▼
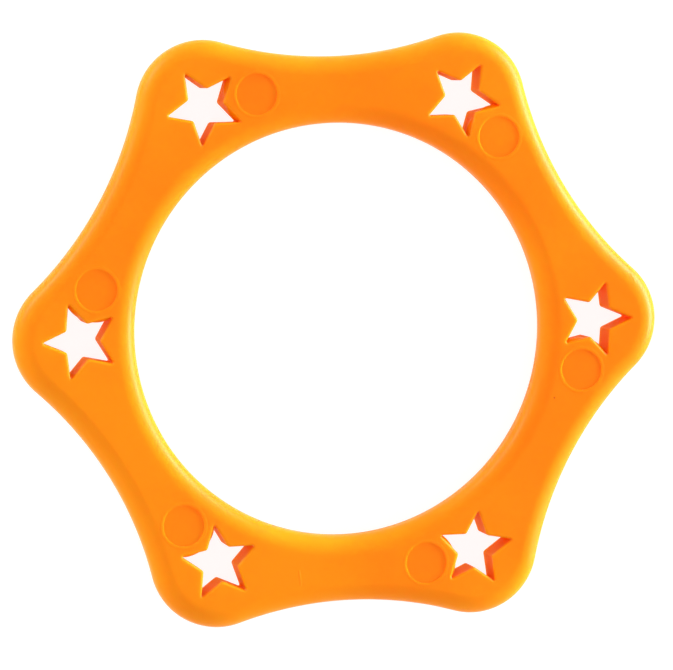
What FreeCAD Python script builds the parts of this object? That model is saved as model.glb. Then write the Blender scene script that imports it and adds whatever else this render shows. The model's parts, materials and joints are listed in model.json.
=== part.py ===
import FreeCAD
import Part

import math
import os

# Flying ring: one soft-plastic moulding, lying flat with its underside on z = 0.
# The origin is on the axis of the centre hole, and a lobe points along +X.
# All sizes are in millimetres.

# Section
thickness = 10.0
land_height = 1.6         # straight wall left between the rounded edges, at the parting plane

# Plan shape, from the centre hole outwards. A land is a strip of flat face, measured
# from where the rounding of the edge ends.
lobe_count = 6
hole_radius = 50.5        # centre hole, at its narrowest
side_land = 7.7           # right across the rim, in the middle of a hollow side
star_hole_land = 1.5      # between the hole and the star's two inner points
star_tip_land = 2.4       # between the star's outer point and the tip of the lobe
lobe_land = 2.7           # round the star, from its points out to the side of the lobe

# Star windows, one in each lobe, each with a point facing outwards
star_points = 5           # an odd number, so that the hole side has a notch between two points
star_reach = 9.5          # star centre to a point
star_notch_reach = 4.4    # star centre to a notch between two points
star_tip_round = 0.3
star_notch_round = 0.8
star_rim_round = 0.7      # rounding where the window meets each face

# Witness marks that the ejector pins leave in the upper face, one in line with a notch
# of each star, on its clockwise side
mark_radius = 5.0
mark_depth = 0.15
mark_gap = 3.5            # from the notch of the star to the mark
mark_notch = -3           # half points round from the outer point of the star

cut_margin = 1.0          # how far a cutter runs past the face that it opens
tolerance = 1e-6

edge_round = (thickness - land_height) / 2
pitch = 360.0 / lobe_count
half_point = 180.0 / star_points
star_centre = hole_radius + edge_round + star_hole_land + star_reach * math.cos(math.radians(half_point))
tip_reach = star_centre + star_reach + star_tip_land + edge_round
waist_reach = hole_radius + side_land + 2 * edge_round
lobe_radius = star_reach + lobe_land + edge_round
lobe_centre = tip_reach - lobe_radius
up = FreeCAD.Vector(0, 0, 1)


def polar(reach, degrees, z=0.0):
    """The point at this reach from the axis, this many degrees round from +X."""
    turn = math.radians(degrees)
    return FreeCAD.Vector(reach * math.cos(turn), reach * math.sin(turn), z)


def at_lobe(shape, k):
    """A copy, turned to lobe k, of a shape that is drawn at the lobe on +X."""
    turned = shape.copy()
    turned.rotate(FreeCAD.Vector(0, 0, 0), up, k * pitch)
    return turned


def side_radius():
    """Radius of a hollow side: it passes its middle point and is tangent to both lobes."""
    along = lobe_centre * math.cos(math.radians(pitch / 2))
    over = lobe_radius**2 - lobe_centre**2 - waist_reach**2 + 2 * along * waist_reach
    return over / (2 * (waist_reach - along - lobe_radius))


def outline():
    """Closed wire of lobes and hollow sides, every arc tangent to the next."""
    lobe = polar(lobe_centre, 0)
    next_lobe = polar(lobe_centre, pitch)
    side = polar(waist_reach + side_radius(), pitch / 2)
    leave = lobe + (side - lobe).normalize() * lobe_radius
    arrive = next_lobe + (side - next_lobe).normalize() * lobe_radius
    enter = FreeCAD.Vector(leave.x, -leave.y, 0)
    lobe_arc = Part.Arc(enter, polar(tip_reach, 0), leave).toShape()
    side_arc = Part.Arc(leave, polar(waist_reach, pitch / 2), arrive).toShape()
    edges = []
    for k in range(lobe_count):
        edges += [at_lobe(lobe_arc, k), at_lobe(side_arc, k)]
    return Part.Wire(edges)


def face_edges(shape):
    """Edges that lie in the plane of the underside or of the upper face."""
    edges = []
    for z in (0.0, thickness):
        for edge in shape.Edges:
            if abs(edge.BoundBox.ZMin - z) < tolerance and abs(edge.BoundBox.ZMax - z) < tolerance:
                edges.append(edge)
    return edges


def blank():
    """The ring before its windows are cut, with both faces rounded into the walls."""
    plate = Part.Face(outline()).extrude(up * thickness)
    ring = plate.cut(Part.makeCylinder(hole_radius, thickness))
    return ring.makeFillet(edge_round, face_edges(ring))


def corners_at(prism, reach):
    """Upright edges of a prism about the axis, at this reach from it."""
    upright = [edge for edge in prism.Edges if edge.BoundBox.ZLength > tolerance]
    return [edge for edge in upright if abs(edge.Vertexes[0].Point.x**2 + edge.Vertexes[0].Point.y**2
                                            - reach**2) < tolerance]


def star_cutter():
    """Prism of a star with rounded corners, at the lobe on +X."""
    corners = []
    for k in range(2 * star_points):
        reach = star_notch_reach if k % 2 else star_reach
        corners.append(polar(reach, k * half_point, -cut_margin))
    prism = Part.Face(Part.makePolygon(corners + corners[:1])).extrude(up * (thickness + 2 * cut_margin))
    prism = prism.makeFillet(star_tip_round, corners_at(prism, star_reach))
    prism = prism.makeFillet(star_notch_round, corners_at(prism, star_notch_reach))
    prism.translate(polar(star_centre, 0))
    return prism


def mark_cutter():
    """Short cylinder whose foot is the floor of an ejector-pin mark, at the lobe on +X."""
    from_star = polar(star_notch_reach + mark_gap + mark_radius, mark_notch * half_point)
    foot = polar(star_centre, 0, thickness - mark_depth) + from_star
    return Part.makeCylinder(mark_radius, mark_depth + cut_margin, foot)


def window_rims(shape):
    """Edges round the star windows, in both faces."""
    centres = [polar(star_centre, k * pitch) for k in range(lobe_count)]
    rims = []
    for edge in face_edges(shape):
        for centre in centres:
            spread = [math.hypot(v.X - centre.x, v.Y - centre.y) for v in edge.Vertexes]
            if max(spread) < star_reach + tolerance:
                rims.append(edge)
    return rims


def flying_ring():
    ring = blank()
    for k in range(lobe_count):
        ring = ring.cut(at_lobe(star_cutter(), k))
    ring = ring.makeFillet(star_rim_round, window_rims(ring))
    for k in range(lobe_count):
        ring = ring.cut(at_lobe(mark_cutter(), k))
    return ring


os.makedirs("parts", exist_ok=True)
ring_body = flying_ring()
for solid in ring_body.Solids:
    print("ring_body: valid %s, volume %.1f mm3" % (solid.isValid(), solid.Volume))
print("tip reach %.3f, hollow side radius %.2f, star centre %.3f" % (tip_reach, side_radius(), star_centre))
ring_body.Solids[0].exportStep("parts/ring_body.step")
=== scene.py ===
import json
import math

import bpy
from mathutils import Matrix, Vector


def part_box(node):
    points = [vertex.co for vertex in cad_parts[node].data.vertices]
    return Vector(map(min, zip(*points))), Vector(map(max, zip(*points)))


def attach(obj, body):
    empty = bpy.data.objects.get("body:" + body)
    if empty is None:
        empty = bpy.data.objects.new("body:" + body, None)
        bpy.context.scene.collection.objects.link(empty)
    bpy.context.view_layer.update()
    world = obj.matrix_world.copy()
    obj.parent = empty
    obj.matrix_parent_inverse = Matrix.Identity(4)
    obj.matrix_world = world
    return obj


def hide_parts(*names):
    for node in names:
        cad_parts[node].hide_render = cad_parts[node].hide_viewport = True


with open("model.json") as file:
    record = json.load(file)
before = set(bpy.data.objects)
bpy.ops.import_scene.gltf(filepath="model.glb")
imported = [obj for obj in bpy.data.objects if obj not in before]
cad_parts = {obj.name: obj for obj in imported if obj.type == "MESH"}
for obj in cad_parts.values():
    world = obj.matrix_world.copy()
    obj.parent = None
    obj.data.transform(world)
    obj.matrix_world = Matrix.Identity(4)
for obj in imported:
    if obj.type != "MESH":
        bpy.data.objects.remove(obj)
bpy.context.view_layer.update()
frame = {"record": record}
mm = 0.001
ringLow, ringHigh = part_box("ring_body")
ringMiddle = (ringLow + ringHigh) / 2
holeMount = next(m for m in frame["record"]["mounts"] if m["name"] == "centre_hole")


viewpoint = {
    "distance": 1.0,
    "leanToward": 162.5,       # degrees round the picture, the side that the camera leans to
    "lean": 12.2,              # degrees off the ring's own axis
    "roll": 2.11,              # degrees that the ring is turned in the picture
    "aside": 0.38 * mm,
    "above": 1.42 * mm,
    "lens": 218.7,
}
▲
Your objective = Set down, exactly and alone, the run of lines from the line that has "ring_body = flying_ring()" to the line that has "if empty is".

Task output =
ring_body = flying_ring()
for solid in ring_body.Solids:
    print("ring_body: valid %s, volume %.1f mm3" % (solid.isValid(), solid.Volume))
print("tip reach %.3f, hollow side radius %.2f, star centre %.3f" % (tip_reach, side_radius(), star_centre))
ring_body.Solids[0].exportStep("parts/ring_body.step")
=== scene.py ===
import json
import math

import bpy
from mathutils import Matrix, Vector


def part_box(node):
    points = [vertex.co for vertex in cad_parts[node].data.vertices]
    return Vector(map(min, zip(*points))), Vector(map(max, zip(*points)))


def attach(obj, body):
    empty = bpy.data.objects.get("body:" + body)
    if empty is None:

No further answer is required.